Beklommen beobachte ich, wie Caesar selbst die Karte aus dem Behältnis nimmt und sie auf dem Tisch entfaltet. Gehetzt huschen meine Augen über die Zeichnung, suchen nach Charmions Raum und finden – nichts. Ich habe gar nicht gemerkt, dass ich die Luft angehalten habe und versuche ruhig und langsam zu atmen, während die Männer bereits damit begonnen haben, über die Lage der Wasserkanäle und mögliche Schwachstellen in der Palastarchitektur zu debattieren, falls es zu einem Angriff kommen sollte. Ich bin indessen viel zu erleichtert, um mich groß daran zu beteiligen. Wenn der Geheimgang nicht auf dem Plan verzeichnet ist, kann auch Potheinos nichts davon wissen. Eine Sorge weniger!

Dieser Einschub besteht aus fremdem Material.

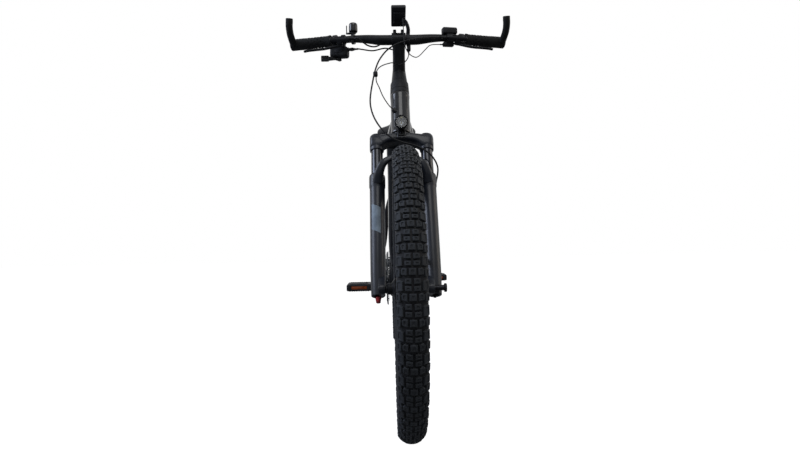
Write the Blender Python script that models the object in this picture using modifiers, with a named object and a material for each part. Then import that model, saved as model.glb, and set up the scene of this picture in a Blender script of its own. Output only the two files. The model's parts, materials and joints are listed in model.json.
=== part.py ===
"""Electric mountain bike: a hardtail with a mid motor, a down tube battery and a suspension fork.

Metres. The bike stands on its wheels on z = 0 and faces -Y, so the drive side is at -X.
"""
import bisect
import math

import bmesh
import bpy
from mathutils import Matrix, Vector

# Driving sizes of the whole bike
WHEELBASE = 1.170
HEAD_ANGLE = math.radians(66.5)
SEAT_ANGLE = math.radians(74.0)
CHAINSTAY_LENGTH = 0.460
BRACKET_HEIGHT = 0.320
GAP = 0.0003
WELD = 0.00001

# Wheels and tyres
TYRE_RADIUS = 0.368
TYRE_WIDTH = 0.0640
KNOB_HEIGHT = 0.0055
TREAD_ROWS = 20
BEAD_RADIUS = TYRE_RADIUS - 0.0565
RIM_WIDTH = 0.031
RIM_DEPTH = 0.0275
FLANGE_HEIGHT = 0.0060
SPOKE_COUNT = 28
SPOKE_RADIUS = 0.0010
ROTOR_RADIUS = 0.090
ROTOR_THICKNESS = 0.0018
HUB_STEPS = 12

# Fork and steering
FORK_LENGTH = 0.490
FORK_OFFSET = 0.044
FORK_TRAVEL = 0.080
LEG_SPACING = 0.148
LEG_SETBACK = 0.016
LEG_RADIUS = 0.0217
STANCHION_RADIUS = 0.0175
CROWN_HEIGHT = 0.030
SOCKET_HEIGHT = 0.052
LEG_TOP = -0.142
HEAD_TUBE_LENGTH = 0.150
HEAD_TUBE_START = 0.010
HEAD_RADIUS = 0.0305
HEAD_SIDES = 16
STEERER_RADIUS = 0.0143
STEERER_FOOT = 0.0195
FORK_SIDES = 14
COVER_HEIGHT = 0.047
STEM_BASE = 0.062
STEM_REACH = 0.070
BAR_LIFT = 0.330
BAR_CLAMP_RADIUS = 0.0159
BAR_END_RADIUS = 0.0111
BAR_HALF = 0.335
BAR_SWEEP = 0.066
BAR_RISE = 0.012
GRIP_RADIUS = 0.0170

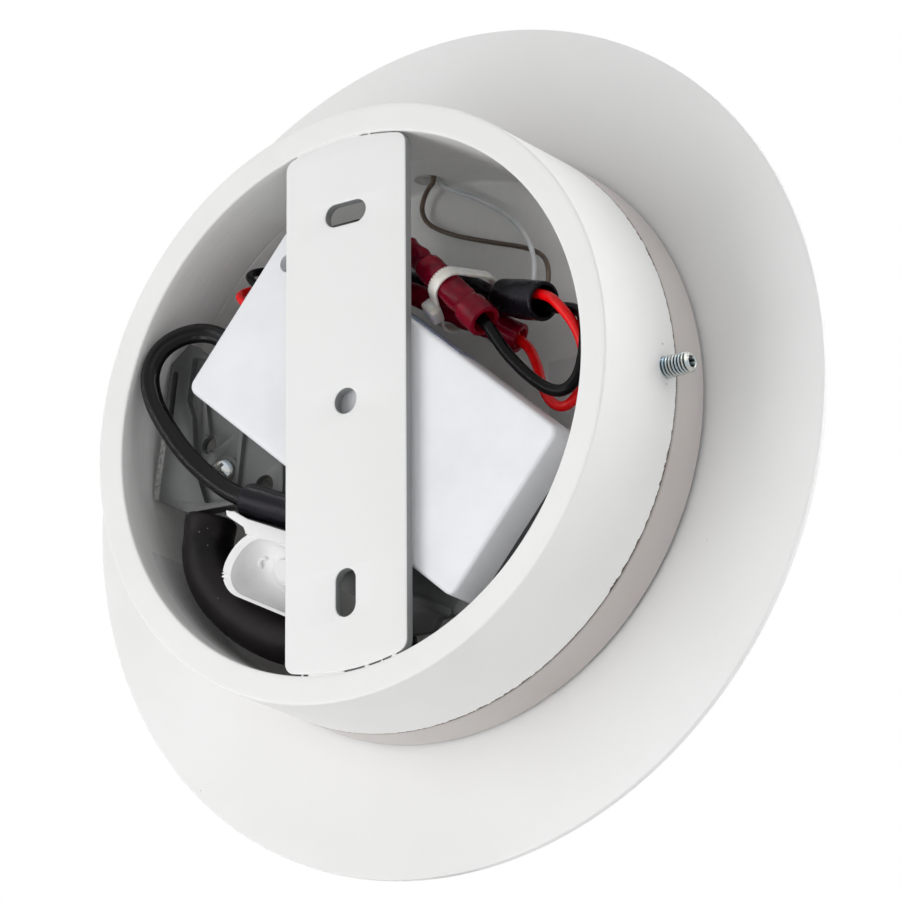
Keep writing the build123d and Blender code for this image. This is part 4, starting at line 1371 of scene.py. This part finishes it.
@dataclass
class Terminal:
    """The white trough at the lower left, the boss in it and its torn lever."""

    x: float = 35.9
    height: float = -40.4
    slant: float = 28.1
    radius: float = 8.6
    wall: float = 1.0
    crescent: float = 1.8
    upper_reach: float = 2.8
    lower_trim: float = 1.4
    straight: float = 19.0
    rim: float = 4.6
    block_length: float = 14.0
    block_width: float = 10.2
    block_height: float = 2.6
    block_offset: float = 8.4
    block_across: float = -3.6
    block_skirt: float = 0.5
    ring_share: float = 0.62
    ring_proud: float = 0.5
    hook_place: tuple[float, float] = (-0.6, -3.8)
    hook_radius: float = 1.5
    hook_thickness: float = 0.65
    hook_lift: float = 0.25
    frays: tuple[Place, ...] = ((-7.4, 3.2, 0.0), (-3.4, -9.6, 0.0))
    fray_width: float = 1.0
    fray_reach: float = 0.07
    fray_depth: float = 0.25
    tears: tuple[tuple[Place, float], ...] = (((42.5, -22.6, 0.0), 1.2), ((36.4, -28.6, 0.0), 1.0))
    tear_depth: float = 0.3
    lever_outline: tuple[tuple[float, float], ...] = (
        (42.7, -21.7), (39.8, -22.6), (35.4, -25.6), (22.0, -31.8), (20.4, -36.2), (33.6, -31.0),
        (36.0, -29.7), (36.7, -27.7), (42.3, -23.4))
    lever_thickness: float = 1.0
    lever_edge: float = 0.22

    def lay(self, points: Array) -> Array:
        """Turns (along, across, depth past the rim) into places."""
        return laid(points, self.x, self.height, 180 + self.slant, self.rim)

    def stretch(self, across: Array) -> Array:
        """How far each side is widened: more towards the lever, less on the lower side."""
        return np.where(across < 0, 1 + self.upper_reach / self.radius, 1 - self.lower_trim / self.radius)

    def bowl(self, radius: float, forward: float = 0.0) -> Array:
        """The trough's half-round form.

        A U-shaped spine runs in along one side, round the end and back; the
        point at (rise, t) is the spine plus radius times the cosine of the
        rise outwards and the sine of it away from the wall.

        Args:
            radius: the form's radius.
            forward: how far the round end stands in towards the open end.

        Returns:
            A grid, the rim's row first.
        """
        run = np.linspace(self.straight, 0, 80)
        bend = np.linspace(-math.pi / 2, -3 * math.pi / 2, 141)
        spine = np.concatenate([run, np.zeros(139), run[::-1]])
        turn = np.concatenate([np.full(80, bend[0]), bend[1:-1], np.full(80, bend[-1])])
        rise = np.linspace(0, math.pi / 2, 20)[:, None]
        along = spine + forward * (1 - spine / self.straight)
        grid = np.stack(np.broadcast_arrays(along + radius * np.cos(rise) * np.cos(turn),
                                            radius * np.cos(rise) * np.sin(turn), radius * np.sin(rise)),
                        axis=-1).copy()
        grid[..., 1] = grid[..., 1] * self.stretch(grid[..., 1])
        return grid

    def bed(self, u: Array, v: Array) -> Array:
        """The depth of the trough's inner surface at a place (along, across)."""
        inner = self.radius - self.wall
        share = (v / (self.stretch(v) * inner)) ** 2 + (np.minimum(u - self.crescent, 0) / inner) ** 2
        return inner * np.sqrt(np.clip(1 - share, 0, 1))

    def trough(self) -> bpy.types.Object:
        """Joins the outer and inner forms by a rim that is wide at the round end and frayed in two places."""
        outer = self.bowl(self.radius)
        inner = self.bowl(self.radius - self.wall, self.crescent)
        fray = sum(bump_at(outer[0], spot, self.fray_width) for spot in self.frays)
        outer[0, :, :2] *= (1 + self.fray_reach * fray * noise(outer[0], 0.7, 5))[:, None]
        waves = 0.12 + 0.05 * noise(outer[0], 5.0, 6)
        outer[0, :, 2] -= waves + self.fray_depth * fray * noise(outer[0], 0.8, 7)
        inner[0, :, 2] += 0.06 * noise(inner[0], 6.0, 8)
        shell = Shell("terminal_trough")
        shell.patch(self.lay(np.concatenate([inner[::-1], outer])), wrap_columns=False)
        for column in (0, -1):
            shell.patch(self.lay(np.stack([inner[:, column], outer[:, column]])), wrap_columns=False)
        return shell.close(50)

    def block(self) -> bpy.types.Object:
        """Makes the oval boss in the trough with its raised ring, and the small hook beside it.

        The point at (spread, turn) lies that share of the way out in the
        oval; it stands over the bed by the boss's height times one minus a
        smooth step near the outline, and a bell curve of the spread raises
        the ring.
        """
        spread = np.linspace(0, 1, 41)[:, None]
        turn = np.linspace(0, 2 * math.pi, 96, endpoint=False)[None, :]
        u = self.block_offset + spread * self.block_length / 2 * np.cos(turn)
        v = self.block_across + spread * self.block_width / 2 * np.sin(turn)
        step = np.clip((spread - 0.5) / 0.5, 0, 1)
        ring = self.ring_proud * np.exp(-((spread - self.ring_share) / 0.07) ** 2)
        proud = self.block_height * (1 - step * step * (3 - 2 * step)) + ring - 0.06
        bed = self.bed(u, v)
        top = np.stack(np.broadcast_arrays(u, v, bed - proud), -1)
        low = np.stack(np.broadcast_arrays(u, v, bed + self.block_skirt), -1)
        shell = Shell("terminal_insert")
        shell.patch(self.lay(top))
        shell.patch(self.lay(low))
        shell.patch(self.lay(np.stack([top[-1], low[-1]])))
        way = np.linspace(math.radians(-70), math.radians(110), 25)
        hook_u = self.hook_place[0] - self.hook_radius * np.cos(way)
        hook_v = self.hook_place[1] - self.hook_radius * np.sin(way)
        hook = self.lay(np.stack([hook_u, hook_v, self.bed(hook_u, hook_v) - self.hook_lift], -1))
        swell = self.hook_thickness * np.sqrt(np.clip(1 - np.linspace(-1, 1, 25) ** 6, 0, 1))
        shell.patch(carried(hook, round_section(swell, 25, 14)))
        return shell.close(50)

    def lever(self) -> bpy.types.Object:
        """Cuts the lever's thin plate, with torn ends."""
        outline = refined(np.asarray(self.lever_outline, dtype=float), 0.6)
        u, v = outline.T
        if np.sum(u * np.roll(v, -1) - v * np.roll(u, -1)) < 0:
            outline = outline[::-1]
        spots = np.column_stack([outline, np.zeros(len(outline))])
        torn = sum(bump_at(spots, spot, width) for spot, width in self.tears)
        outline = outline + (self.tear_depth * torn * noise(spots, 0.9, 3))[:, None]
        return plate("terminal_strip", outline, [], self.rim - self.lever_thickness, self.rim,
                     self.lever_edge)

    def build(self) -> None:
        """Builds the terminal cover's pieces."""
        show(self.trough(), Body.FRONT, MILKY, "milky_plastic", "terminal_cover")
        show(self.block(), Body.FRONT, MILKY, "milky_plastic", "terminal_block")
        show(self.lever(), Body.FRONT, MILKY, "milky_plastic", "terminal_lever")


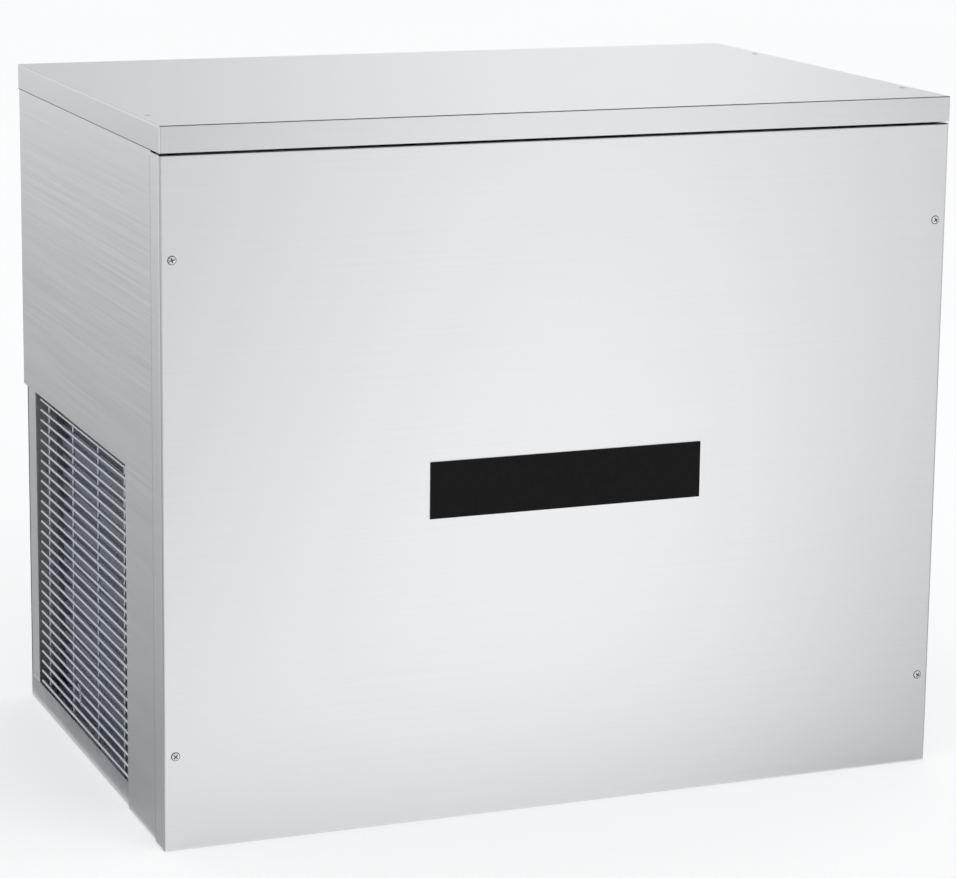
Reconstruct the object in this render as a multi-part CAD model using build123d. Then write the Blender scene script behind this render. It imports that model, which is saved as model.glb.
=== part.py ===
from build123d import *
import math
import os

# The head of an air-cooled ice machine: a stainless cabinet that stands on an ice bin.
# The left part of the cabinet holds the compressor, the condenser and its fan. The right
# part is an insulated chamber with the evaporator, its water circuit and the ice drop.
# Sizes are in millimetres. The front faces -Y, the left side -X, and +Z is up.
# The origin is the middle of the footprint, on the surface that the cabinet stands on.

# Cabinet
overall_width = 862.0
overall_depth = 563.0
overall_height = 729.0
front_sheet = 1.0
side_sheet = 0.8
rear_sheet = 0.8
cover_sheet = 0.8
frame_sheet = 1.2
panel_fit = 0.4
cover_fit = 0.2
fold_radius = 1.6

# Top cover and front panel
cover_lip = 26.7
cover_to_front_gap = 2.0
front_setback = 1.5
front_return = 30.0
front_top_return = 12.0
front_fold_radius = 2.6
skirt_gap = 0.5

# Side and rear panels
side_standoff = 3.0
rear_return = 15.0
cover_overlap = 20.0
side_front_gap = 3.0
cutout_from_front = 136.0
cutout_height = 367.0

# Chassis
base_lip = 25.0
post_leg = 32.0
top_rail_leg = 25.0
cross_rail_leg = 25.0
base_hole_radius = 4.5
base_hole_inset_x = 14.6
base_hole_inset_y = 81.5
post_notch_height = 38.2
post_notch_depth = 12.0

# Label plate, which is bare
label_width = 300.0
label_height = 59.0
label_thickness = 1.0
label_drop = 1.65

# Screws
front_screw_inset = 12.5
front_screw_low = 98.0
front_screw_top_offset = 102.3
front_head_radius = 4.6
front_head_height = 1.4
screw_radius = 1.9
screw_length = 9.0
screw_clearance = 0.3

# Air guard of round wire
guard_bar_radius = 1.6
guard_upright_radius = 1.5
guard_bar_count = 29
guard_lowest_bar = 29.0
guard_top_clearance = 10.4
guard_lean = 3.5
guard_setback = 2.2
guard_rear_margin = 13.0
guard_front_overlap = 12.0
guard_front_upright = 40.7
guard_rear_upright = 24.0
guard_end_gap = 0.05
guard_upright_count = 4

# Ice chamber
partition_sheet = 1.0
chamber_left_gap = 55.0
chamber_right_gap = 25.4
chamber_rear_gap = 8.0
chamber_wall = 20.0
chamber_floor = 15.0
chamber_top_gap = 50.2
chamber_lid = 12.0
chamber_front_wall = 20.0
chamber_front_gap = 16.0
recess_width = 120.0
recess_height = 40.0
recess_depth = 10.0
recess_top = 50.0
ice_opening_depth = 210.0
ice_opening_left_gap = 98.0
ice_opening_right_gap = 10.0
ice_opening_front = 12.0
drop_collar = 10.0

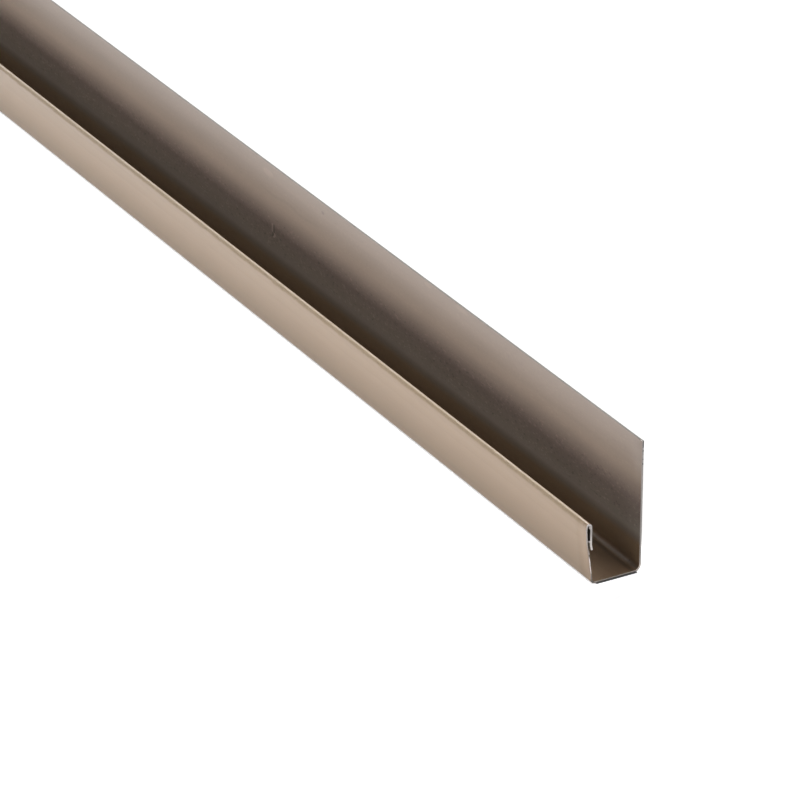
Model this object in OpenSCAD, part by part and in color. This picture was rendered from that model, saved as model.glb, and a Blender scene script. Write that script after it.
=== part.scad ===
// J-channel trim: one long strip of painted sheet metal, bent to a J. The tall back leg is
// fastened to the wall, the web spans the edge of the panel, and the short face leg covers
// that edge. The face leg ends in an open hem, folded back into the channel.
// X runs along the stock, Y from the face leg to the back leg and Z up. The origin is at
// the middle of the web's underside.

/* [Stock] */
// Length of the piece
stock_len = 3048; // [300:1:3700]
// Thickness of the painted sheet
sheet_t = 0.85; // [0.4:0.05:1.2]

/* [Channel] */
// Height of the back leg, from the underside of the web
back_h = 57.15; // [38:0.05:110]
// Width of the web's underside, from the back leg's outer face to the foot of the face leg
web_w = 23; // [16:0.1:60]
// Height of the face leg, from the underside of the web to the crown of its hem
face_h = 27; // [20:0.1:60]
// Inside radius of the bend between the web and the back leg
heel_r = 2.3; // [0.6:0.1:3.5]
// Inside radius of the bend between the web and the face leg
foot_r = 1.5; // [0.6:0.1:3.5]
// Lean of the face leg away from the back leg, in degrees
face_lean = 7.5; // [0:0.5:12]

/* [Hem] */
// Depth of the hem, from its crown to its tip
hem_h = 11.4; // [9.5:0.1:14]
// Inside radius of the tight bend at the top of the face leg
crown_r = 0.2; // [0.1:0.05:0.8]
// Inside radius of the easier bend that carries the fold down into the channel
shoulder_r = 0.8; // [0.6:0.05:2.4]
// Depth of the hemmed part of the face leg, which stands more upright
neck_h = 7.7; // [6:0.1:9]
// Lean of the hemmed part of the face leg, in degrees
neck_lean = 3.5; // [0:0.5:5]
// Lean back over the channel just under the crown, in degrees
brow_lean = 14.5; // [0:0.5:18]
// Radius, at mid thickness, of the easy bend that leads from the neck to the crown
brow_r = 8; // [4:0.5:10]
// Length of the lip that leans into the channel at the hem's tip
lip_len = 2; // [1:0.1:4]
// Lean of the lip, in degrees
lip_lean = 12; // [1:0.5:30]
// Radius, at mid thickness, of the slight bends above the face leg and at the lip
ease_r = 2; // [1:0.1:4]

/* [Hidden] */
// Turn of one facet of a bend, in degrees
facet_turn = 7.5;

// Each bend's radius at mid thickness
heel_mid = heel_r + sheet_t / 2;
foot_mid = foot_r + sheet_t / 2;
crown_mid = crown_r + sheet_t / 2;
shoulder_mid = shoulder_r + sheet_t / 2;
// Turn of each bend in degrees, clockwise as seen with the back leg on the right
heel_turn = 90;
shoulder_turn = 90;
foot_turn = 90 - face_lean;
neck_turn = face_lean - neck_lean;
brow_turn = neck_lean + brow_lean;
crown_turn = 90 - brow_lean;

// What a bend at the underside takes from the leg beside it
function setback(r, turn) = (r + sheet_t) * tan(turn / 2);
// Height of the strip's mid thickness where the face leg leaves its foot, where it eases
// into the neck, and where the neck ends under the brow
foot_z = sheet_t / 2 + foot_mid * (1 - sin(face_lean));
neck_z = face_h - neck_h;
brow_z = face_h - sheet_t / 2 - crown_mid * (1 - sin(brow_lean))
    - brow_r * (sin(brow_lean) + sin(neck_lean));
ease_rise = ease_r * (sin(face_lean) - sin(neck_lean));

// The strip's legs from the top of the back leg to the tip of the hem, each with the length
// of its flat, the turn that ends it and that turn's radius at mid thickness
legs = [
    [back_h - setback(heel_r, heel_turn), heel_turn, heel_mid],
    [web_w - setback(heel_r, heel_turn) - setback(foot_r, foot_turn), foot_turn, foot_mid],
    [(neck_z - foot_z - ease_rise) / cos(face_lean), neck_turn, ease_r],
    [(brow_z - neck_z) / cos(neck_lean), brow_turn, brow_r],
    [0, crown_turn, crown_mid],
    [0, shoulder_turn, shoulder_mid],
    [hem_h - lip_len - shoulder_mid - sheet_t / 2, -lip_lean, ease_r],
    [lip_len, 0, ease_r]
];

// Unit vector at an angle
function toward(angle) = [cos(angle), sin(angle)];

// A station is a point at mid thickness and the heading there: [point, heading]
function moved(s, dist) = [s[0] + dist * toward(s[1]), s[1]];
// The station after a bend, which turns clockwise when the turn is positive
function turned(s, turn, r) =
    let (side = turn < 0 ? 90 : -90,
        centre = s[0] + r * toward(s[1] + side))
    [centre + r * toward(s[1] - turn - side), s[1] - turn];

// The stations of one leg after its start: the end of its flat and each facet of its bend
function leg_stations(s, leg) =
    let (flat_end = moved(s, leg[0]),
        n = ceil(abs(leg[1]) / facet_turn))
    concat(leg[0] > 0 ? [flat_end] : [],
        [for (k = [1:1:n]) turned(flat_end, leg[1] * k / n, leg[2])]);
// The stations of all legs from leg i onwards, starting with s
function walk(s, i = 0) =
    i == len(legs) ? [s] :
    let (made = leg_stations(s, legs[i]))
    concat([s], [for (k = [0:1:len(made) - 2]) made[k]], walk(made[len(made) - 1], i + 1));

stations = walk([[web_w / 2 - sheet_t / 2, back_h], -90]);

// The strip's outline: out along one face and back along the other
function face_points(offset) = [for (s = stations) s[0] + offset * toward(s[1] + 90)];
function reversed(list) = [for (i = [len(list) - 1:-1:0]) list[i]];
section = concat(face_points(sheet_t / 2), reversed(face_points(-sheet_t / 2)));

// The whole strip: the section pushed along the stock
module j_channel() {
    color([0.73, 0.66, 0.58])
        translate([-stock_len / 2, 0, 0])
            rotate([90, 0, 90])
                linear_extrude(height = stock_len)
                    polygon(section);
}

j_channel();
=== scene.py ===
from math import ceil, cos, radians, sin, tan

import bpy
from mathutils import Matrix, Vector, noise
from mathutils.bvhtree import BVHTree


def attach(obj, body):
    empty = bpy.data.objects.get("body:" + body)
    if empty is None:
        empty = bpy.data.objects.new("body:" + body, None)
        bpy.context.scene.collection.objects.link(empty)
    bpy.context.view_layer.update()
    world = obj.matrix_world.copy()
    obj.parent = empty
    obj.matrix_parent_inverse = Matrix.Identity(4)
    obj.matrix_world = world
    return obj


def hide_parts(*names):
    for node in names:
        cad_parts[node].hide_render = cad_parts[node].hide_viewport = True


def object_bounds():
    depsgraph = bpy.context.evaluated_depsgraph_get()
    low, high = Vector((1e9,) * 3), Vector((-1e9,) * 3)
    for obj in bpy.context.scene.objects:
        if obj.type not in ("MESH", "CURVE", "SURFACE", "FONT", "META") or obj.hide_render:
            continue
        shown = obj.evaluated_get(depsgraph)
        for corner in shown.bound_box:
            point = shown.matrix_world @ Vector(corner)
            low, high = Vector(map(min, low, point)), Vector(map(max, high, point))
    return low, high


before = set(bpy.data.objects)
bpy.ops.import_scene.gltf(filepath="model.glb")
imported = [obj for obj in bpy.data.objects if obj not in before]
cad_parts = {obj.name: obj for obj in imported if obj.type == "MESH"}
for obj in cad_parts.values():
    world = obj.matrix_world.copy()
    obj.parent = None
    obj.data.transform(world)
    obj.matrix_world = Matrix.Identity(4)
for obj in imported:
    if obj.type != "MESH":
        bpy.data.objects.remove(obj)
cadLow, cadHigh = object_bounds()  # the CAD box
print("frame loaded, CAD box", tuple(cadLow), tuple(cadHigh))

scene = bpy.context.scene
scene.view_settings.view_transform = "Standard"  # the ground is clear white, so nothing rolls it off


# Shader maths: a Wire is an output socket, and sums of wires add Math nodes.

class Wire:
    def __init__(self, board, socket):
        self.board = board
        self.socket = socket

    def sum(self, operation, first, second):
        return self.board.node("ShaderNodeMath", {"operation": operation}, {0: first, 1: second})

    def __add__(self, other):
        return self.sum("ADD", self, other)

    def __sub__(self, other):
        return self.sum("SUBTRACT", self, other)

    def __rsub__(self, other):
        return self.sum("SUBTRACT", other, self)

    def __mul__(self, other):
        return self.sum("MULTIPLY", self, other)

    def __truediv__(self, other):
        return self.sum("DIVIDE", self, other)

    def __pow__(self, other):
        return self.sum("POWER", self, other)

    __radd__ = __add__
    __rmul__ = __mul__

    def absolute(self):
        return self.sum("ABSOLUTE", self, 0)

    def sine(self):
        return self.sum("SINE", self, 0)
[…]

Möglichst beiläufig begebe ich mich zu einem der Beistelltische, wo eine Karaffe mit verdünntem Wein bereitsteht. Charmion schenkt mir geistesgegenwärtig ein und ich leere den Kelch in einem Zug. Caesar hat nur eine Braue gehoben und wirft mir einen amüsierten Seitenblick zu, während Charmion mir sogleich von dem verdünnten Wein nachschenkt.
Auf einmal kann ich es gar nicht abwarten, Arsinoes Symposion zu besuchen, denn ich habe Lust, mich zu betrinken, aber so richtig!